What’s Happening At The Riverfront?

By John Hall

As part of the City’s Riverfront Revitalization efforts, excavation work has begun on the Boathouse property and Columbus Point along Harbor Drive.  This work includes remediation of contamination, regrading of Columbus point, bank stabilization along the river, and creating better access to the riverfront for rowers and the community.  The project is being funded through a State of Connecticut Urban Action Program Grant provided by the Connecticut Department of Economic and Community Development.

Columbus Point (left) and Boathouses (right) prior to excavation. Notice erosion of bank with broken concrete exposed.

The City has retained Tighe & Bond, Inc. a local engineering firm to provide design and oversight services for the project. Amy Vaillancourt a Licensed Environmental Professional and the Senior Project Manager provided me with some history and project details.

Excavation and remediation underway in front of the boathouses.

Some History On The Area

Prior to the late 1800s the area east of deKoven Drive consisted primarily of wetland areas and surface water associated with the Connecticut River. This area was filled over time to make more “usable land” as was done in most cities along the river, but the fill material was not “clean fill” as we understand it today. From the late 1800s until the 1920s, the properties were used for coal storage, flour and feed mills, and as shipping/loading docks. Harbor Drive at that time was known as Water Street.

Schematic of Columbus Point parcel and uses in 1924.

By the 1950s uses changed at the properties to include a gas station and concrete plant on the Columbus Point property. Prior to 1970, the city purchased the parcel adjacent to the north in order to build the Middletown High School Boathouse (see aerial photo below). The concrete plant on Columbus Point remained in operation until approximately 1990.
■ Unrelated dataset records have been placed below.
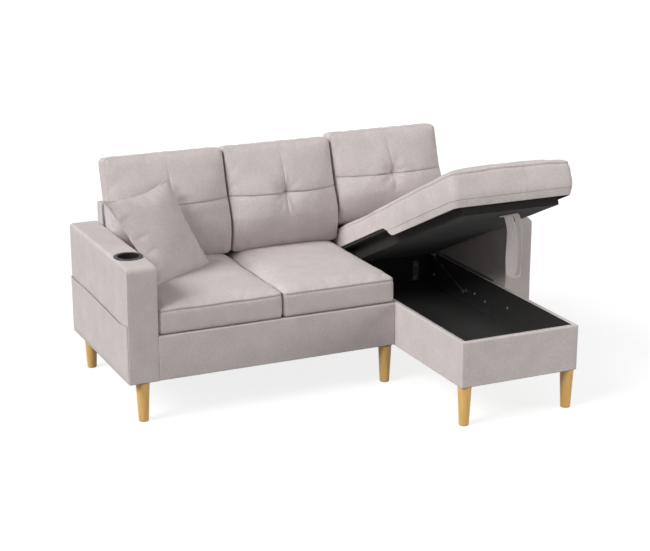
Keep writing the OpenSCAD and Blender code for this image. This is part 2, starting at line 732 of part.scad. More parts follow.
// Lid: board, timber frame with its lining, padded skirt round the front part, and the cushion
module lid_plan(inset) {
    r = lid_corner_r - inset;
    x0 = lid_x0 + inset;
    x1 = lid_x0 + lid_w - inset;
    y0 = lid_y0 + inset;
    translate([x0, y0 + r]) square([x1 - x0, lid_y1 - y0 - r]);
    translate([x0 + r, y0]) square([x1 - x0 - 2 * r, r + 1]);
    for (x = [x0 + r, x1 - r]) translate([x, y0 + r]) circle(r);
}
module lid_board() {
    floor_plan() color(timber_c) lid_pose() translate([0, 0, lid_frame_top]) linear_extrude(height = lid_board_t) lid_plan(skirt_t);
}
module lid_side_rails() {
    floor_plan() color(lining_c) lid_pose() for (x = [box_x0 + lid_frame_side, box_x1 - lid_frame_side - lid_rail_t])
        translate([x, lid_frame_y0, lid_frame_bottom]) cube([lid_rail_t, lid_frame_y1 - lid_frame_y0, lid_frame_h]);
}
module lid_cross_rails() {
    x0 = box_x0 + lid_frame_side + lid_rail_t;
    run = lid_frame_y1 - lid_frame_y0 - lid_rail_t;
    floor_plan() color(lining_c) lid_pose() for (i = [0:3])
        translate([x0, lid_frame_y0 + run * i / 3, lid_frame_bottom]) cube([chaise_w - 2 * (x0 - box_x0), lid_rail_t, lid_frame_h]);
}
module lid_lining() {
    floor_plan() color(lining_c) lid_pose() translate([box_x0 + lid_frame_side, lid_frame_y0, lid_frame_bottom - lining_t])
        cube([chaise_w - 2 * lid_frame_side, lid_frame_y1 - lid_frame_y0, lining_t]);
}
// Skirt: a front band that turns both corners, and two side bands that end in an S-curve
module lid_skirt() {
    seam_y = lid_y0 + 1.5 * lid_corner_r;
    end_y = 80;
    s_run = 93;
    h = lid_skirt_h;
    floor_plan() color(fabric_c) lid_pose() {
        translate([0, 0, hinge_z - h]) linear_extrude(height = h) difference() {
            lid_plan(0);
            lid_plan(skirt_t);
            translate([0, seam_y]) square([2 * sofa_w, 2 * sofa_d]);
        }
        for (x = [lid_x0, lid_x0 + lid_w - skirt_t]) along_x(x, skirt_t) polygon(concat(
            [[seam_y, hinge_z], [seam_y, hinge_z - h]],
            [for (i = [0:8]) [end_y - s_run + s_run * i / 8, hinge_z - h + h * (1 - cos(22.5 * i)) / 2]]));
    }
}
// Pull strap: a loop of fabric band, two legs that meet at the bottom round a finger gap
module pull_strap() {
    w = strap_w;
    foot_r = 18;
    foot_x = 0.84 * w;
    slit_top = 0.5 * strap_l;
    half_t = strap_t / 2;
    at = opened(strap_hinge_y - hinge_y, lid_frame_bottom - lining_t - half_t - 2 * rest_gap - hinge_z);
    floor_plan() color(fabric_c) translate([strap_x - w / 2, hinge_y + at[0], hinge_z + at[1] - strap_l]) {
        x_rod(0, w, 0, strap_l, half_t);
        along_y(-half_t, strap_t) difference() {
            union() {
                polygon([[0, strap_l], [w, strap_l], [1.1 * w, 0.8 * strap_l], [foot_x + foot_r, foot_r],
                         [foot_x - foot_r, foot_r], [0.16 * w, 0.14 * strap_l], [0.05 * w, 0.45 * strap_l], [0.1 * w, 0.8 * strap_l]]);
                translate([foot_x, foot_r]) circle(foot_r);
            }
            translate([foot_x, foot_r + 2]) circle(7);
            polygon([[foot_x - 6, foot_r + 2], [foot_x + 6, foot_r + 2], [foot_x - 2, slit_top], [foot_x - 6, slit_top]]);
        }
    }
}

// Grid stations from 0 to 1, closer towards 1, and the same run out to both sides of a middle
function half_grid(n, first) = concat([0], first > 0 ? [first] : [], [for (i = [1:n]) first + (1 - first) * sin(90 * i / n)]);
function full_grid(mid, half) = concat(
    [for (i = [len(half) - 1:-1:1]) mid - (1 + mid) * half[i]], [mid],
    [for (i = [1:len(half) - 1]) mid + (1 - mid) * half[i]]);

// Moves points near the corners of a rectangle with half sides a and b onto a corner of radius r
function rounded(x, y, a, b, r) =
    let (dx = abs(x) - a + r, dy = abs(y) - b + r)
    dx <= 0 || dy <= 0 ? [x, y] :
    let (k = max(dx, dy) / norm([dx, dy])) [sign(x) * (a - r + dx * k), sign(y) * (b - r + dy * k)];

// A closed stuffed form: point(u, v, t) is on the bottom face at t = 0, the top face at t = 1,
// and on the border between them, where u or v is 1 or -1
module stuffed(us, vs, rings, point) {
    nu = len(us) - 1;
    nv = len(vs) - 1;
    grid = (nu + 1) * (nv + 1);
    edge = concat([for (i = [0:nu - 1]) [i, 0]], [for (j = [0:nv - 1]) [nu, j]],
                  [for (i = [nu:-1:1]) [i, nv]], [for (j = [nv:-1:1]) [0, j]]);
    n = len(edge);
    last = len(rings);
    points = concat(
        [for (u = us, v = vs) point(u, v, 0)],
        [for (u = us, v = vs) point(u, v, 1)],
        [for (t = rings, e = edge) point(us[e[0]], vs[e[1]], t)]);
    function id(i, j) = i * (nv + 1) + j;
    function ring_id(k, m) = let (e = edge[m % n])
        k == 0 ? id(e[0], e[1]) : k == last + 1 ? grid + id(e[0], e[1]) : 2 * grid + (k - 1) * n + m % n;
    faces = concat(
        [for (i = [0:nu - 1], j = [0:nv - 1]) each [
            [id(i, j), id(i + 1, j), id(i + 1, j + 1)], [id(i, j), id(i + 1, j + 1), id(i, j + 1)],
            [grid + id(i, j), grid + id(i, j + 1), grid + id(i + 1, j + 1)],
            [grid + id(i, j), grid + id(i + 1, j + 1), grid + id(i + 1, j)]]],
        [for (k = [0:last], m = [0:n - 1]) each [
            [ring_id(k, m), ring_id(k + 1, m), ring_id(k + 1, m + 1)],
            [ring_id(k, m), ring_id(k + 1, m + 1), ring_id(k, m + 1)]]]);
    polyhedron(points, faces, convexity = 4);
}
function dome(u, v, power = 3) = (1 - pow(abs(u), power)) * (1 - pow(abs(v), power));
// How far the border is drawn in at a place along a side: most halfway between corners and between seams
function drawn_in(along, t, most) = most * (1 - pow(along, 4)) * (0.35 + 0.65 * sin(180 * t));

// A flat-laid box cushion: rectangle, bottom, seam height, crown, corner radius, draw-in, how soon
// its top rises beside the seam, and a further rise in front of the place v = rise_end
module box_cushion(x0, x1, y0, y1, bottom, seam, crown, front_r, draw, nu, nv, power = 3, rise = 0, rise_end = 1) {
    a = (x1 - x0) / 2;
    b = (y1 - y0) / 2;
    function front(v) = v < rise_end ? 1 - pow(abs(2 * (v + 1) / (rise_end + 1) - 1), 4) : 0;
    stuffed(full_grid(0, half_grid(nu, 0)), full_grid(0, half_grid(nv, 0)), [0.15, 0.5, 0.85], function (u, v, t)
        let (p = rounded(u * a, v * b, a, b, front_r),
             ix = abs(u) == 1 ? sign(u) * drawn_in(v, t, draw) : 0,
             iy = abs(v) == 1 ? sign(v) * drawn_in(u, t, draw) : 0)
        [(x0 + x1) / 2 + p[0] - ix, (y0 + y1) / 2 + p[1] - iy,
         t == 1 ? seam + crown * dome(u, v, power) + rise * (1 - pow(abs(u), 4)) * front(v) : bottom + (seam - bottom) * t]);
}
module chaise_cushion() {
    floor_plan() color(fabric_c) lid_pose()
        box_cushion(lid_x0, lid_x0 + lid_w, lid_y0, lid_y1, hinge_z + rest_gap, hinge_z + lid_border, lid_crown,
                    lid_corner_r, 2, 7, 9, lid_crown_power, lid_front_rise, lid_rise_end);
}
module seat_cushion(i) {
    x0 = cushion_x[i];
    floor_plan() color(fabric_c)
        box_cushion(x0, x0 + cushion_w[i], 0.5, seat_back_y, seat_bottom, seat_seam, seat_crown, 20, 3, 5, 5);
}
module left_seat_cushion() {
    seat_cushion(0);
}
module right_seat_cushion() {
    seat_cushion(1);
}

// Back cushions lean on the back frame. The front is crowned and quartered by seams that meet in a tuft
module back_cushion(x0, x1, bottom, height, shift, foot_rise) {
    a = (x1 - x0) / 2;
    b = height / 2;
    mid = 2 * tuft_share - 1;
    belly = -0.3;
    valley = 0.05;
    seam_depth = 8;
    tuft_depth = 17;
    tuft_r = 60;
    corner_r = 38;
    draw = 4;
    rear_foot = rear_foot_y(bottom);
    front_foot = rear_foot - back_gusset;
    function fullness(u, v) = (1 - pow(abs(u), 3)) * (1 - pow(v > belly ? (v - belly) / (1 - belly) : (belly - v) / (1 + belly), 3));
    function quilted(u, v) =
        let (rr = norm([u * a, (v - mid) * b]),
             groove = max(abs(v - mid) < valley / 2 ? 1 : 0, abs(u) < valley / 2 ? (v > mid ? 1 : 0.4) : 0))
        back_crown * fullness(u, v) - (abs(u) < 1 && abs(v) < 1 ? seam_depth * groove + tuft_depth * exp(-pow(rr / tuft_r, 2)) : 0);
    floor_plan() color(fabric_c)
        stuffed(full_grid(0, half_grid(5, valley)), full_grid(mid, half_grid(5, valley)), [0.15, 0.5, 0.85], function (u, v, t)
            let (p = rounded(u * a, v * b, a, b, corner_r),
                 ix = abs(u) == 1 ? sign(u) * drawn_in(v, t, draw) : 0,
                 iz = v == 1 ? drawn_in(u, t, draw) : 0,
                 up = p[1] + b - iz,
                 rear = rear_foot + back_lean * up + (t == 0 ? back_rear_crown * dome(u, v) : 0),
                 front = front_foot + back_seam_lean * up - (t == 1 ? quilted(u, v) : 0),
                 y = rear + (front - rear) * t)
            [(x0 + x1) / 2 + p[0] - ix, y + shift[0],
             bottom + up + shift[1] + foot_rise * max(0, rear_foot - y) * pow(1 - up / (2 * b), 2)]);
}
module left_back_cushion() {
    back_cushion(cushion_x[0], cushion_x[0] + cushion_w[0], back_bottom, back_cushion_h, [0, 0], 0);
}
module middle_back_cushion() {
    back_cushion(cushion_x[1], cushion_x[1] + cushion_w[1], back_bottom, back_cushion_h, [0, 0], 0);
}
// The right back cushion stands on the lid, which pushes it up along its lean when it opens
lid_push = 36.3;
module right_back_cushion() {
    lean = atan(back_lean);
    back_cushion(lid_x0 + 0.5, lid_x0 + lid_w, hinge_z + lid_border + lid_crown + rest_gap, back_cushion_h - back_squash,
                 [lid_push * sin(lean), lid_push * cos(lean)], 0.32);
}

// Throw pillow: four corners, set by hand. It rests on the left seat cushion's crown and leans in the corner
pillow_corners = [[-100, 325, 315.4], [235, 530, 321.4], [367, 397, -13.1], [74, 208, -14.3]];
module throw_pillow() {
    c = [for (p = pillow_corners) [arm_w + p[0], p[1], seat_seam + seat_crown + 15 + p[2]]];
    face = cross(c[2] - c[3], c[0] - c[3]);
    n = face / norm(face);
    draw = 0.085;
    edge_t = 2;
    floor_plan() color(fabric_c)
        stuffed(full_grid(0, half_grid(6, 0)), full_grid(0, half_grid(6, 0)), [0.5], function (u, v, t)
            let (pu = u * (1 - draw * (1 - v * v)), pv = v < 0 ? v : v * (1 - draw * (1 - u * u)),
                 low = c[3] + (c[2] - c[3]) * (1 + pu) / 2,
                 high = c[0] + (c[1] - c[0]) * (1 + pu) / 2,
                 puff = pow(max(0, 1 - u * u), 0.7) * pow(max(0, 1 - v * v), 0.7))
            low + (high - low) * (1 + pv) / 2 + n * (2 * t - 1) * (edge_t + (pillow_t / 2 - edge_t) * puff));
}

left_arm_cover();
left_arm_timbers();
cup_holder();
side_pocket();
right_arm_cover();
right_arm_timbers();
seat_front_board();
seat_front_cover();
seat_rear_rail();
seat_cross_rails();
seat_springs();
spring_clips();
seat_deck_pad();
seat_dust_cover();
corner_blocks();
left_back_cover();
right_back_cover();
back_timbers();
storage_front_panel();
storage_side_panels();
storage_rear_panel();
storage_floor();
storage_cover();
storage_lining();
storage_battens();
rim_bar();
back_bracket();
frame_bolts();
leg(0);  // leg_left_arm_front
leg(1);  // leg_left_arm_rear
leg(2);  // leg_seat_front
leg(3);  // leg_seat_rear
leg(4);  // leg_chaise_front_left
leg(5);  // leg_chaise_front_right
leg(6);  // leg_right_arm_front
leg(7);  // leg_right_arm_rear
leg_plates();
leg_bolts();
hinge_box_plates();
hinge_pins();
stay_box_studs();
hinge_lid_plates();
stay_lid_studs();
stay_tube_left();
stay_tube_right();
stay_rod_left();
stay_rod_right();
lid_board();
lid_side_rails();
lid_cross_rails();
lid_lining();
lid_skirt();
chaise_cushion();
pull_strap();
left_seat_cushion();
right_seat_cushion();
left_back_cushion();
middle_back_cushion();
right_back_cushion();
throw_pillow();
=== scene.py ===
import json
import math

import bmesh
import bpy
import numpy as np
from mathutils import Matrix, Vector, noise


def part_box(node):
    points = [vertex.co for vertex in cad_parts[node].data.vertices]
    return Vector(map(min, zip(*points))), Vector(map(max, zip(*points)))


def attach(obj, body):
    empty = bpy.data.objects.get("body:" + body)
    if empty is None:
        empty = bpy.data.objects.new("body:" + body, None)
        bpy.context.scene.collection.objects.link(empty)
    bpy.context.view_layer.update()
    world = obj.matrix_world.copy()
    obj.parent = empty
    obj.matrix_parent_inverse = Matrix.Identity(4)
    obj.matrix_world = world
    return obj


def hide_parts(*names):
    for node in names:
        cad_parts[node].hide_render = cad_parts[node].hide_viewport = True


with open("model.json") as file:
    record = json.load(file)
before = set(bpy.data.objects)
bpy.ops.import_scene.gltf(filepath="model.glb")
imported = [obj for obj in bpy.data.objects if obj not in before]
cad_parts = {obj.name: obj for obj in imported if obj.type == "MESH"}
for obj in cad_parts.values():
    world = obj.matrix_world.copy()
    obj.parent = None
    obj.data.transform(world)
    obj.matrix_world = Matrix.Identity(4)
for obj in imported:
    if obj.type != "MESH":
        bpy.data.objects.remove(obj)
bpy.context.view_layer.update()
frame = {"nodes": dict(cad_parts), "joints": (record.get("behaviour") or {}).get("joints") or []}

nodes = frame["nodes"]


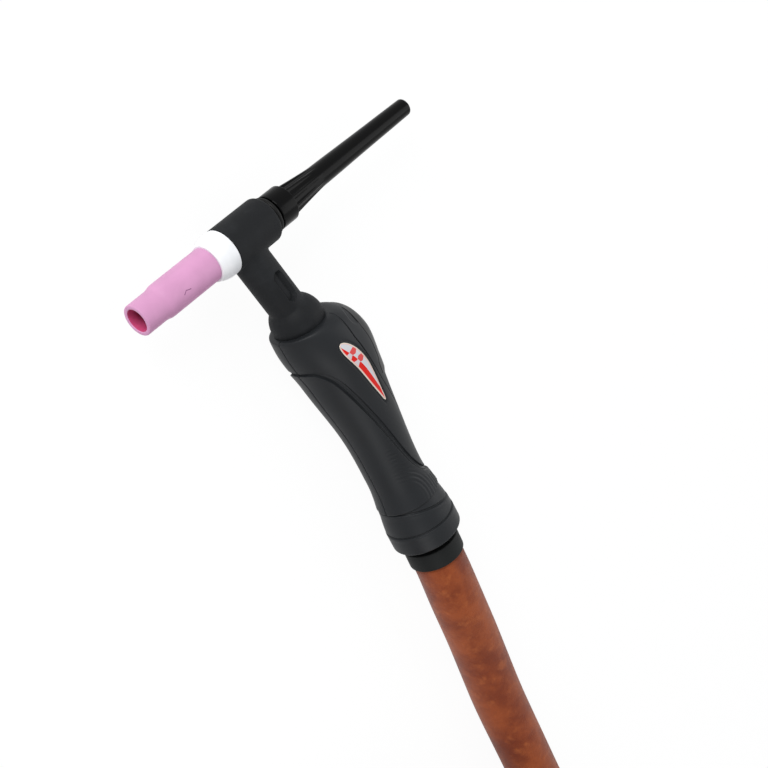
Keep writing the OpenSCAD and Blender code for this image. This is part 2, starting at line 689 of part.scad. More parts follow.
module rear_collar() {
    lip = 2.2;
    color([0.18, 0.18, 0.19]) along_handle() difference() {
        rotate_extrude() polygon(concat(
            [for (k = [0 : 8]) let (y = shell_len + 0.1 + (collar_len - lip - 0.1) * k / 8) [handle_r(y), y]],
            [for (k = [1 : 4]) [tail_r - lip * (1 - cos(22.5 * k)), handle_len - lip + lip * sin(22.5 * k)]],
            [[socket_r + 1, handle_len], [socket_r, handle_len - 0.8]],
            [for (k = [0 : 6]) let (y = handle_len - 1 - (ball_in - 1) * k / 6)
                [sqrt(pow(ball_r + fit, 2) - pow(y - ball_at, 2)), y]],
            [[collar_bore_r, ball_at - 0.5], [collar_bore_r, shell_len + 0.1]]));
        translate([0, 0, shell_len + 13.6]) ring(tail_r - 0.5 - groove_deep, 30, groove_w);
        translate([0, 0, shell_len + 4.2]) rotate([groove_tilt[0], groove_tilt[1], 0])
            ring(handle_r(shell_len + 4) - groove_deep + 0.1, 30, groove_w);
    }
}
socket_r = sqrt(pow(ball_r + fit, 2) - pow(ball_in - 1, 2));
groove_tilt = [3, 10];
collar_bore_r = ball_r + 0.15;

module joint_ball() {
    front = -10.5;
    color([0.03, 0.03, 0.03]) along_cable() difference() {
        union() {
            rotate_extrude() polygon(concat([[0, front]],
                [for (k = [0 : 16]) let (y = front + (10 - front) * k / 16)
                    [sqrt(ball_r * ball_r - y * y), y]],
                [[0, 10]]));
            cylinder(r = neck_r, h = sleeve_at + sleeve_wall);
        }
        translate([0, 0, front - 1]) cylinder(r = core_r + fit, h = 40);
    }
}

module cable_core() {
    color("saddlebrown") along_cable(-10) cylinder(r = core_r, h = 10 + sleeve_at + sleeve_wall);
}

module cable_sleeve() {
    r = sleeve_d / 2;
    color([0.12, 0.12, 0.12]) along_cable(sleeve_at) rotate_extrude() polygon([
        [neck_r + fit, 0], [r - 1, 0], [r, 1], [r, sleeve_len - 0.6], [r - 0.6, sleeve_len],
        [cable_r + 0.15, sleeve_len], [cable_r + 0.15, sleeve_wall], [neck_r + fit, sleeve_wall]]);
}

// ---------------------------------------------------------------- cable, coil and plug

function coil_point(a) =
    let (r = coil_r - coil_pitch * min(a, coil_turns - a),
         rise = coil_rise * (1 - cos(180 * clamp((a - coil_turns / 2 + 0.25) / 0.5))) / 2,
         angle = 180 - 360 * a)
    [coil_start[0] + coil_r + r * cos(angle), coil_start[1] + r * sin(angle), cable_z + rise];
coil_path = concat([[-26, 424.1, cable_z]],
    [for (k = [0 : coil_turns * coil_steps]) coil_point(k / coil_steps)],
    [[288, 424, cable_z + coil_rise]]);
// Least distance of the coil's middle line from itself, beyond half a turn
coil_least = min([for (i = [0 : 2 : len(coil_path) - 1]) for (j = [i + 12 : len(coil_path) - 1])
    norm(coil_path[i] - coil_path[j])]);

module cable_free() {
    color("chocolate") tube(free_route, cable_r, tube_sides);
}

module cable_coil() {
    echo(least_gap_of_the_coil_to_itself = coil_least - cable_d);
    color("chocolate") tube(coil_path, cable_r, 6);
}

module cable_tail() {
    color("chocolate") tube(tail_route, cable_r, tube_sides);
}

// Strap round the four turns of the coil on the side towards the torch
module coil_tie() {
    inner = coil_r - 1.75 * coil_pitch - cable_r - 0.6;
    outer = coil_r - 0.75 * coil_pitch + cable_r + 0.6;
    high = cable_d + coil_rise + 0.6;
    color("black") translate([coil_start[0] + coil_r + tie_w / 2, coil_start[1], floor_z]) rotate([0, -90, 0])
        linear_extrude(tie_w) difference() {
            translate([0, -outer - tie_t]) square([high + tie_t, outer - inner + 2 * tie_t]);
            translate([tie_t, -outer]) square([high - tie_t, outer - inner]);
        }
}

module at_plug(y = 0) {
    translate([288, plug_y - y, plug_z]) rotate([90, 0, 0]) children();
}

spigot_seat = boot_r - 1.2;
module plug_boot() {
    color([0.13, 0.13, 0.13]) at_plug() difference() {
        rotate_extrude() polygon([
            [0, -14], [cable_r + 1.2, -14], [cable_r + 2, -10], [boot_r, 6], [boot_r, boot_len - 1],
            [boot_r - 1, boot_len], [0, boot_len]]);
        translate([0, 0, -15]) cylinder(r = cable_r + 0.15, h = 15);
        translate([0, 0, -1]) cylinder(r = 9, h = boot_len + 3);
        translate([0, 0, boot_len - 12]) rotate([-90, 0, 0]) translate([0, 0, spigot_seat])
            cylinder(r = spigot_r + 2 + fit, h = 6);
    }
}

module plug_body() {
    color("goldenrod") at_plug() rotate_extrude() polygon([
        [0, 0.1], [8.9, 0.1], [8.9, boot_len + 0.1], [boot_r - 1.4, boot_len + 0.1], [boot_r - 1.4,
            boot_len + 3],
        [boot_r - 2.4, boot_len + 4], [0, boot_len + 4]]);
}

module plug_pin() {
    lug_w = 4;
    neck = 10;
    color("gold") at_plug(boot_len + 4) {
        cylinder(r = plug_pin_r - 0.4, h = neck);
        translate([0, 0, neck]) cylinder(r = plug_pin_r, h = plug_pin_len - 1 - neck);
        translate([0, 0, plug_pin_len - 1]) cylinder(r1 = plug_pin_r, r2 = plug_pin_r - 1, h = 1);
        translate([-lug_w / 2, 0, 3]) cube([lug_w, plug_pin_r + 2, 6]);
    }
}

// Gas spigot that leaves the boot's side, up and away from the cable
module gas_spigot() {
    color("gold") at_plug(boot_len - 12) rotate([-90, 0, 0]) translate([0, 0, spigot_seat]) {
        cylinder(r = spigot_r + 2, h = 4, $fn = 6);
        cylinder(r = spigot_r, h = 4 + spigot_len);
    }
}

gas_cup();
lens_screens();
gas_lens_body();
collet();
insulator_ring();
head_core();
head_cover();
neck_tube();
back_cap();
cap_insert();
cap_seal();
shell_upper();
shell_lower();
back_spine();
shell_screws();
trigger();
trigger_pin();
trigger_spring();
microswitch();
switch_plunger();
lead_coupling();
inner_lead();
rear_collar();
joint_ball();
cable_core();
cable_sleeve();
cable_free();
cable_coil();
cable_tail();
coil_tie();
plug_boot();
plug_body();
plug_pin();
gas_spigot();
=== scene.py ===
"""TIG torch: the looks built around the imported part. Objects are in metres; shapes are drawn in millimetres."""

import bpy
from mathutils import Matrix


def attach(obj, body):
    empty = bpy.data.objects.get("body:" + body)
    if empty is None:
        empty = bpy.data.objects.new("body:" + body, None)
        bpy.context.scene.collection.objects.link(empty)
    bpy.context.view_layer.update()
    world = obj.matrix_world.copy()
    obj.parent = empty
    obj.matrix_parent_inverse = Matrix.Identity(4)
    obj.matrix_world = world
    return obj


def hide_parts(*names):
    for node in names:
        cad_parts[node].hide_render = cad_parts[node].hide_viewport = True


bl_info = {
    "name": "TIG torch dressing",
    "version": (1, 0, 0),
    "blender": (4, 5, 0),
    "location": "View3D > Sidebar > Torch",
    "description": "Builds the outer mouldings and covered cable of a TIG torch around its fixed frame",
    "category": "Object",
}

import math
import bpy
import bmesh
import numpy as np
from mathutils import Matrix, Vector

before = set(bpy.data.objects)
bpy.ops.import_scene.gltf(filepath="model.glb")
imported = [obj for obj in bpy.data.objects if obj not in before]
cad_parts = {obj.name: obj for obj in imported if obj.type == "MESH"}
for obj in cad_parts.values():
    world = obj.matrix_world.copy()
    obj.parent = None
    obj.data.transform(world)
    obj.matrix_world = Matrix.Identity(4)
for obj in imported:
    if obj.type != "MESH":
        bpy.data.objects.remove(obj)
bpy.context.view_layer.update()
MM = 0.001
TAU = 2 * math.pi

ORIGIN, X_AXIS, Y_AXIS, UP = np.zeros(3), *np.eye(3)


def level(degrees):
    """A level direction at an angle from +X, and the one a quarter turn clockwise of it."""
    c, s = math.cos(math.radians(degrees)), math.sin(math.radians(degrees))
    return np.array([c, s, 0.0]), np.array([s, -c, 0.0])


# Places shared with the solids, in millimetres
HANDLE_DIR, SIDE_DIR = level(92.5)
BALL = np.array([-24.329, 174.012, 0.0])
SHELL_LEN, HANDLE_LEN, BALL_AT = 107.5, 131.5, 124.0
MOUTH = BALL - BALL_AT * HANDLE_DIR
NECK_DIR, NECK_SIDE = level(102.3)
MOUTH_R, SHOULDER_R, WAIST_R, TAIL_R = 14.8, 20.6, 13.8, 17.8
SHOULDER_AT, WAIST_AT, FLARE_LEN = 18.0, 92.0, 34.5
FLOOR_Z = -SHOULDER_R
CABLE_Z, PLUG_Z = -7.6, -5.6
COIL_AT, COIL_R, COIL_PITCH, COIL_RISE, COIL_TURNS = (131.0, 450.0), 157.0, 26.9, 26.4, 4.5
PLUG_X, BOOT_AT, BOOT_LEN = 288.0, 222.0, 52.0
CABLE_R = 13.0


# ---------- numbers

def ease(t):
    """Smooth step from 0 to 1: 3t^2 - 2t^3."""
    t = np.clip(t, 0.0, 1.0)
    return t * t * (3 - 2 * t)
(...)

Aerial photo ca. 1970 when boathouses were being constructed.


In 1992 the City purchased the Columbus Point Property and Wesleyan constructed their boathouse. In 2013 the Middletown Riverfront Redevelopment Commission was created, and a two-year study and planning effort spearheaded by the firm Project for Public Spaces culminated in the Commission adopting a Concept Redevelopment Plan for Middletown’s riverfront.

In 2015 the City was awarded the $2.6M Urban Act Grant from DECD to conduct planning, environmental site assessments, and remediation of the boathouse property and Columbus Point. In 2016 the Middletown Boathouse Building Committee was formed to guide planning and design efforts for the project. Working with the Committee, Tighe & Bond prepared several redevelopment concepts for the properties that would include construction of a new boathouse and creating better access to the water with grading and bank stabilization at Columbus Point.

From 2017 to  2019 Environmental Site Assessments were completed, and a Remedial Action Plan was developed that includes excavation and off-site disposal of approximately 1,800 tons of fill material containing primarily petroleum constituents, lead, and arsenic to depths of 15 feet below grade. The remediation and site work started in July and should be completed this October.

Just as ground was breaking on this project, the City of Middletown was notified they were awarded a $300,000 EPA Brownfields Grant to further their planning and environmental site assessment efforts for the riverfront.  This application was submitted to EPA in 2019 by Joseph Samolis, Director of Planning, Conservation, and Development.  The EPA grant is targeted for properties such as the former Peterson Oil Property, repurposing the newly decommissioned Wastewater Treatment Plan on River Road, and others.

In the meantime, the Department of Planning, Conservation and Development is in the process of hiring a consulting firm to create a Riverfront Redevelopment Master Plan.

A vision for the riverfront prepared by Project For Public Spaces.

Past visions of a redeveloped riverfront in Middletown have included a multi-use trail along the river from the Harbor Park access tunnel near Melilli Plaza all the way to the intersection of River Road and Silver Street. The Jonah Center has been a vocal advocate for such a trail as an early organizing element of a renewed, vibrant riverfront for Middletown.

As another bit of news related to the waterfront, Middletown’s Public Works & Facilities Commission recently voted to replace the boardwalk and railings in Harbor Park (north of where the soil remediation project is underway) to make this popular and already heavily used area safer and more appealing. Milone and MacBroom engineering consultants designed this project and it will go out to bid shortly, according to Public Works Director Bill Russo.